There’s also the small Parque Zoológico El Pinar, 4km
southwest of the center, but it’s poorer and not as convenient
to get to.
Fundación de Etnomusicología
y Folklore
Commonly referred to as FUNDEF,
this foundation aims at preserving traditional popular Latin American
culture, carrying out research programs and collecting artifacts.
The museum on the premises features changing exhibitions of popular
arts and crafts, including pottery, basketry, woodcarving and textiles.
It’s open 8:30 am to noon and 2 to 4:30 pm weekdays, 10 am
to 3 pm weekends. The foundation ( Ph. No. 693 9508, 6939845) is
in a fine old house known as ‘Mansíon Zuloaga’

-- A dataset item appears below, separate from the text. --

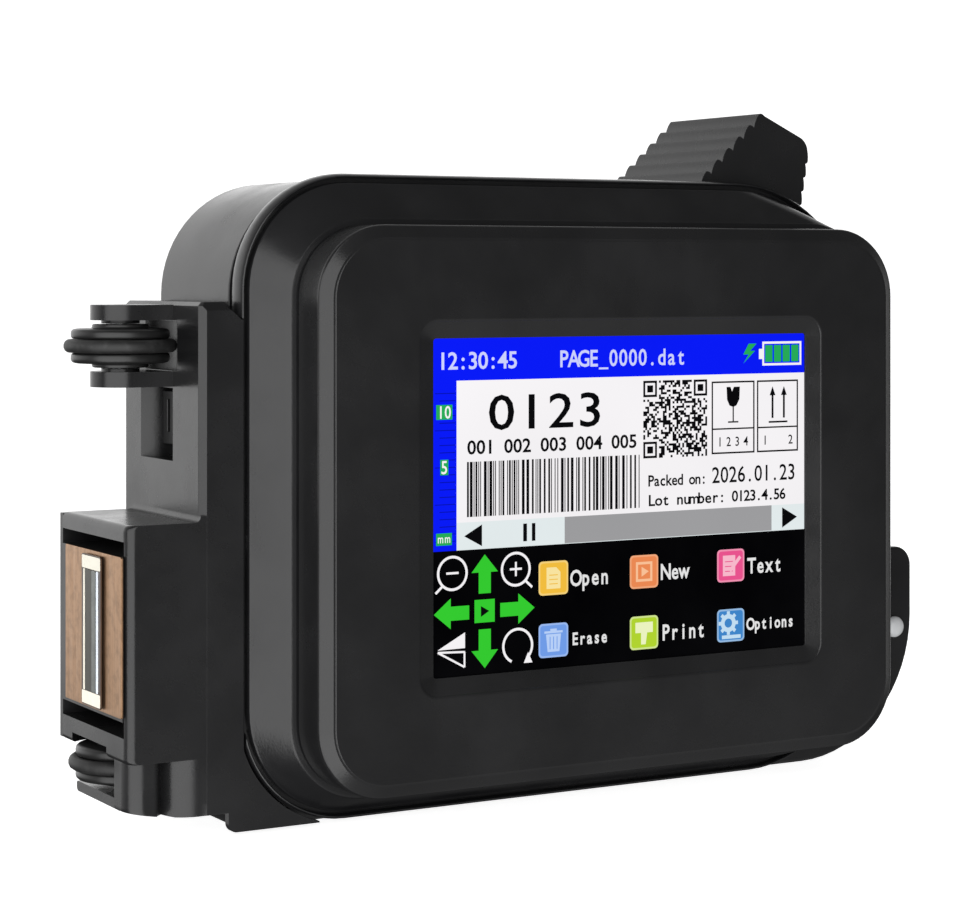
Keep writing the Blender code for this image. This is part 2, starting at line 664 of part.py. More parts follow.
# ---------------------------------------------------------------- cartridge
def make_cartridge(looks):
    """The ink cartridge, which slides in from the back, and its nozzle plate."""
    body = block(
        "ink_cartridge",
        (CART_BODY_LEFT, CART_FRONT, CART_LOW),
        (CART_RIGHT, CART_BACK, CART_TOP),
        looks["cartridge"],
        edge=0.8,
    )
    nose_low = WINDOW[0] + NOSE_CLEAR
    nose_high = WINDOW[1] - NOSE_CLEAR
    snout = block(
        "add_cart_snout",
        (CART_LEFT, WINDOW_FRONT + 0.5, nose_low),
        (HOUSE_LEFT - 2 * GAP, SNOUT_BACK + GAP + FLUSH, nose_high),
        None,
    )
    bridge = block(
        "add_cart_bridge",
        (CART_LEFT + 8, CART_FRONT + 0.5, nose_low + FLUSH),
        (CART_BODY_LEFT + 2, HEAD_BACK - 0.2, nose_high - FLUSH),
        None,
    )
    flange = block(
        "add_cart_flange",
        (SNOUT_LEFT + 0.2, SNOUT_BACK + GAP, SNOUT[0] + 0.2),
        (HEAD_LEFT - 0.5, FLANGE_BACK, SNOUT[1] - 0.2),
        None,
    )
    fuse(body, snout, bridge, flange)
    grip = block("cut_grip", (-8, CART_BACK - 3.5, 36), (10, CART_BACK + 2, 44), None, edge=1.0)
    cut(body, grip)
    plate_x = CART_LEFT - GAP
    plate_low = (plate_x - FOIL, PLATE_Y[0], PLATE_Z[0])
    block("nozzle_plate", plate_low, (plate_x, PLATE_Y[1], PLATE_Z[1]), looks["copper"])
    strip_x = plate_x - FOIL - GAP
    strip = rounded(corners_of(STRIP_Y + STRIP_Z, [0.8] * 4), 3)
    prism("nozzle_strip", at_x, strip, strip_x - FOIL, strip_x, looks["silicon"])


# ---------------------------------------------------------------- lock lever
def ridged(start, stop, count, depth):
    """Points from start to stop with count saw-tooth ridges standing out to the left of the way."""
    a = Vector(start)
    b = Vector(stop)
    out = Vector((-(b - a).y, (b - a).x)).normalized() * depth
    points = []
    for k in range(count):
        base = a + (b - a) * k / count
        tip = a + (b - a) * (k + 0.8) / count
        points += [tuple(base), tuple(tip + out)]
    points.append(tuple(b))
    return points


def make_lever(looks):
    """The lock lever: a ridged head that rocks round the housing's corner on a pin inside."""
    px, pz = LEVER_PIVOT
    sole_r = HOUSE_TOP_R + GAP
    sole = arc(px, pz, sole_r, 90, 57, 8)
    right_low = sole[-1]
    left_low = (px - 7.6, pz + sole_r)
    peak = (px + 6.0, pz + sole_r + 12.4)
    shoulder = arc(px + 12.6, pz + 30.9, 2.8, 64, 8, 5)
    right = ridged(shoulder[-1], (right_low[0] + 0.2, right_low[1] + 0.8), 4, 0.45)
    left = ridged(left_low, peak, 6, 0.75)
    outline = [left_low] + sole + right[::-1][:-1] + shoulder[::-1] + [peak] + left[::-1][1:-1]
    head = prism("lock_lever", at_y, outline, LEVER_FRONT, LEVER_BACK, looks["head"], (px, LEVER_FRONT, pz))
    stem_top = pz + sole_r + 1
    stem_outline = [(px - 4.6, pz), (px + 4.6, pz), (px + 5.8, stem_top), (px - 4.6, stem_top)]
    stem = prism("add_stem", at_y, stem_outline, STEM_FRONT, STEM_BACK, None)
    hub = turned("add_hub", [(5.0, 0), (5.0, 12.0)], (px, STEM_FRONT + 3, pz), "Y", None, 28)
    relief_low = (px - 9, STEM_FRONT + 15.3, pz - 9)
    relief = block("cut_stem", relief_low, (px + 9, STEM_BACK + 1, pz + 8), None)
    bore_r = LEVER_PIN_R + RUN
    bore = turned("cut_bore", [(bore_r, -2), (bore_r, 30)], (px, STEM_FRONT, pz), "Y", None, 28)
    fuse(head, stem, hub)
    cut(head, relief, bore)
    pin_profile = [(LEVER_PIN_R, 0), (LEVER_PIN_R, REAR - BACK_WALL - GAP - STEM_FRONT - 1.4)]
    turned("lever_pin", pin_profile, (px, STEM_FRONT - 0.2, pz), "Y", looks["steel"], 28)
    clamp_low = (CART_RIGHT + GAP, 24.0, 34.0)
    clamp_high = (CART_RIGHT + 2.7, 40.0, ROD_Z + 1.8)
    clamp = block("cartridge_clamp", clamp_low, clamp_high, looks["roller"], edge=0.5)
    rod_low = (CART_RIGHT + 1, 30.2, ROD_Z - 1.8)
    rod = block("add_rod", rod_low, (px - 4.6 - ROD_GAP, 33.8, ROD_Z + 1.6), None)
    fuse(clamp, rod)


# ---------------------------------------------------------------- battery, controls, inside
def make_battery(looks):
    pack = [
        (STEP_X, BASE, 1.0),
        (PACK_RIGHT, BASE, PACK_R),
        (PACK_RIGHT, PACK_TOP, 3.4),
        (STEP_X, PACK_TOP, 1.0),
    ]
    soft_prism("battery_pack", at_y, pack, RIM_BACK + GAP, REAR, 0.5, looks["shell"])
    angles = [math.radians(a) for a in (0, 30, 60, 80)]
    dome = [(1.9 * math.cos(a), -1.3 * math.sin(a)) for a in angles]
    turned("battery_lamp", dome, LAMP, "Y", looks["clear"], 20)


def make_controls(looks):
    y, z = PRINT_BUTTON
    profile = [(PRINT_BUTTON_R, 0), (PRINT_BUTTON_R, 4.4), (PRINT_BUTTON_R - 0.9, 5.2)]
    turned("print_button", profile, (HOUSE_RIGHT - 4.0, y, z), "X", looks["accent"], 32)
    y, z = POWER_BUTTON
    profile = [(POWER_BUTTON_R, 0), (POWER_BUTTON_R, 4.1), (POWER_BUTTON_R - 0.6, 4.6)]
    turned("power_button", profile, (HOUSE_RIGHT - 4.0, y, z), "X", looks["button"], 24)
    y, z = USB_SOCKET
    half_y = USB_SIZE[0] / 2
    half_z = USB_SIZE[1] / 2
    front = y - half_y
    usb_low = (HOUSE_RIGHT - 13, front, z - half_z)
    usb = block("usb_socket", usb_low, (HOUSE_RIGHT - 0.4, y + half_y, z + half_z), looks["steel"])
    hollow_low = (HOUSE_RIGHT - 12, front + 0.4, z - half_z + 0.4)
    hollow = block("cut_usb", hollow_low, (HOUSE_RIGHT, y + half_y - 0.4, z + half_z - 0.4), None)
    tongue_low = (HOUSE_RIGHT - 12.5, front + 1.0, z - half_z + 1.6)
    tongue = block("add_usb_tongue", tongue_low, (HOUSE_RIGHT - 2, front + 2.6, z + half_z - 1.6), None)
    cut(usb, hollow)
    fuse(usb, tongue)
    y, z = DC_SOCKET
    r = DC_SOCKET_R
    profile = [(0.9, 9.6), (0.9, 1), (2.4, 1), (2.4, 10.6), (r, 10.6), (r, 0)]
    turned("dc_socket", profile, (HOUSE_RIGHT - 11, y, z), "X", looks["button"], 28)


def make_inside(looks):
    board = (BOARD_FRONT, BOARD_FRONT + 1.6)
    block("main_board", (-8.0, board[0], -8.0), (78.0, board[1], 60.0), looks["board"])
    turned("buzzer", [(4.2, 0), (4.2, 2.4)], (66.0, board[1] + GAP, 46.0), "Y", looks["button"], 24)


def make_screws(looks):
    inner = REAR - BACK_WALL
    for i, (x, z) in enumerate(SCREWS):
        profile = [(SCREW_SHANK_R, -7.6), (SCREW_SHANK_R, 0)]
        profile += [(SCREW_HEAD_R, 0), (SCREW_HEAD_R, 1.1), (2.0, 1.5)]
        screw = turned(f"case_screw_{i + 1}", profile, (x, inner, z), "Y", looks["steel"], 20)
        arms = []
        for j, (w, h) in enumerate(((2.6, 0.5), (0.5, 2.6))):
            arm_low = (x - w / 2, inner + 0.5, z - h / 2)
            arms.append(block(f"cut_recess_{i}_{j}", arm_low, (x + w / 2, REAR, z + h / 2), None))
        cut(screw, *arms)


def main():
    for obj in list(bpy.data.objects):
        bpy.data.objects.remove(obj, do_unlink=True)
    looks = make_materials()
    make_panel(looks)
    make_display(looks)
    make_front_shell(looks)
    make_housing(looks)
    make_head(looks)
    make_sensor(looks)
    axle_half = EAR_GAP / 2 + EAR - 0.2
    make_roller("upper", ROLLER_X, UPPER_Z, UPPER_Z - axle_half, UPPER_Z + axle_half, looks)
    make_roller("lower", LOWER_X, LOWER_Z, HEAD_LOW + 0.2, LOWER_Z + 5.0, looks)
    make_cartridge(looks)
    make_lever(looks)
    make_battery(looks)
    make_controls(looks)
    make_inside(looks)
    make_screws(looks)


main()
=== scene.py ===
"""Looks for the handheld date code inkjet printer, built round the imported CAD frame."""

import json
import math
import random

import bmesh
import bpy
from mathutils import Matrix, Vector

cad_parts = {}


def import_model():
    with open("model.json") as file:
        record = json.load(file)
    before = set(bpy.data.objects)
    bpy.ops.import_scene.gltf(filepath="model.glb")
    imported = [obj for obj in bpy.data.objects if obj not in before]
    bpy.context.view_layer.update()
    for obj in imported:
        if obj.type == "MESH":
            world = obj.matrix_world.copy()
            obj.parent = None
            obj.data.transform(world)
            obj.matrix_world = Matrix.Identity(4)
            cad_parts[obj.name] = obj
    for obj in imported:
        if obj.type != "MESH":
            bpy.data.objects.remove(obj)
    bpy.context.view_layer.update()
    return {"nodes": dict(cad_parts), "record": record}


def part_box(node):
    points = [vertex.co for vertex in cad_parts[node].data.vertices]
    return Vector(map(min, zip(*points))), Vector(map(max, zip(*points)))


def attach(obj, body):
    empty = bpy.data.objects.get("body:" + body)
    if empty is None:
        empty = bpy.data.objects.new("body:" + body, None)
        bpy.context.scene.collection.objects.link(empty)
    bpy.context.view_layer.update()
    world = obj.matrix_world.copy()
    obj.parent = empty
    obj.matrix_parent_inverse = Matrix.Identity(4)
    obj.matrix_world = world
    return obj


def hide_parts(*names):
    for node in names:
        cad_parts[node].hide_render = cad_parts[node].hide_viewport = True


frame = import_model()
random.seed(7)

MM = 0.001
ARC = 16             # segments in a rounded corner
ROUND = 96           # segments in a turned piece
GAP = 0.3
FLUSH = 0.006

# The same driving dimensions as the CAD source, in millimetres from the screen's lower left corner.
SCREEN_W = 71.5
SCREEN_H = 52.6
BEVEL_W = 2.8
BEVEL_D = 0.9
LIP = 0.2
PANEL = (-19.6, 90.2, -17.8, 70.2)
PANEL_R = 11.4
PANEL_EDGE = 2.0
PANEL_DEPTH = 8.0
RIM = (-26.7, 94.4, -23.3, 78.5)
RIM_R = (18.5, 24.5, 27.4, 18.5)
RIM_FRONT = 14.0
RIM_BACK = 18.0
BEAD_SINK = 0.6      # the bead round the ring falls away this much at its two edges
GROOVE = 1.1
BASE = -23.7
REAR = 46.5
HOUSE = (-26.7, 94.4, BASE, 77.6)
HOUSE_TOP_R = 24.3
STEP = (52.0, 13.5)
PACK_RIGHT = 108.7
PACK_R = 24.6
HEAD_LEFT = -33.25
HEAD_FRONT = 14.0
HEAD_TOP = 58.3
HEAD_MITRE = ((-29.4, 58.1), (-25.0, 54.4))   # slope (x, z) at its top right, clear of the bead
HEAD_LOW = -20.1
HEAD_BACK = 45.0
SNOUT_LEFT = -45.3
SNOUT = (-11.35, 24.7)
SNOUT_BACK = 41.1
WINDOW = (-7.4, 22.2)
WINDOW_FRONT = 15.2
CART_LEFT = -45.3
NOSE_CLEAR = 2.4     # dark margin round the cartridge's nose in its window
STRIP_END = 2.2      # height of the pale block at each end of the nozzle strip
SLOT_Y = (24.8, 37.8)
SLOT_Z = (33.4, 44.8)
SLOT_FLOOR = -28.4
SLOT_SLANT = 1.3     # the slot's far wall slants by this much
SENSOR_FACE = -30.1
ROLLER_X = -40.1
LOWER_X = -39.3
ROLLER_Y = 29.5
UPPER_Z = 51.4
LOWER_Z = -13.4
WHEEL_R = 7.7
RING_R = 8.8
HUB_R = 4.4
AXLE_R = 1.0
EAR_R = 4.7
EAR = 2.4
EAR_GAP = 8.0
EAR_BOSS = 0.5       # height of the boss inside each ear
POCKET_CLEAR = 0.6   # round the wheels in their pockets
POCKET_TOP = -9.7
FOOT_TOP = -17.3     # the foot's shelf under the lower wheel
SHELF_LOW = -18.9
FOOT_LEFT = -45.0
FOOT_BACK = 36.6
FOOT_RISE = (-37.0, 0.18)   # left of this X the foot's underside climbs by this much per millimetre
FAR_LOBE_R = 2.8     # the rounded fronts of the foot
NEAR_LOBE_R = 5.5
WEB_LEFT = -28.6     # the web under the head reaches this far left
WEB_LOW = -23.2
WEB_DEPTH = 1.3
LEVER_Y = (18.6, 46.2)
PACK_TOP = STEP[1] - GAP
PLATEAU = PANEL_DEPTH + GAP
PIVOT = (HOUSE[1] - HOUSE_TOP_R, HOUSE[3] - HOUSE_TOP_R)

# The datum is found from the panel's lowest corner in the frame.
panel_low, panel_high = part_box("front_panel")
DATUM = Vector((panel_low.x / MM - PANEL[0], panel_low.y / MM, panel_low.z / MM - PANEL[2]))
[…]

and is in Quinta Micomicona, Avenida Zuloaga, Los Rosales. It is
two blocks east from La Bandera metro station.
El Hatillo
A small
old town 15km southeast of the city center, El Hatillo is today
a distant suburb of Caracas. Like Petare, it lived its own life
for centuries until becoming a part of Caracas’ metropolitan
area. Centered on Plaza Bolívar, the town still retains some
of its colonial architecture. The parish church on the plaza has
preserved its exterior pretty well, but its interior was radically
(and rather controversially) modernized. Many central houses have
been restored and painted in bright colors, which gives the town
an attractive and lively look.
El Hatillo
has become a trendy weekend getaway for caraqueños and is
packed with cars and people on Saturday and Sunday. Every house
is a restaurant, café, boutique, art gallery or handicraft
shop. The biggest craft shop, the Hannsi, is half a block north
of the church. The recent explosion of eating outlets has been extraordinary,
and today you can find most major foreign cuisines, from French
and Italian to Japanese and Thai.
Frequent
carritos
(small buses) run to El Hatillo from Avenida Humboldt, just off
Boulevard de Sabana Grande, near the Chacaito metro station.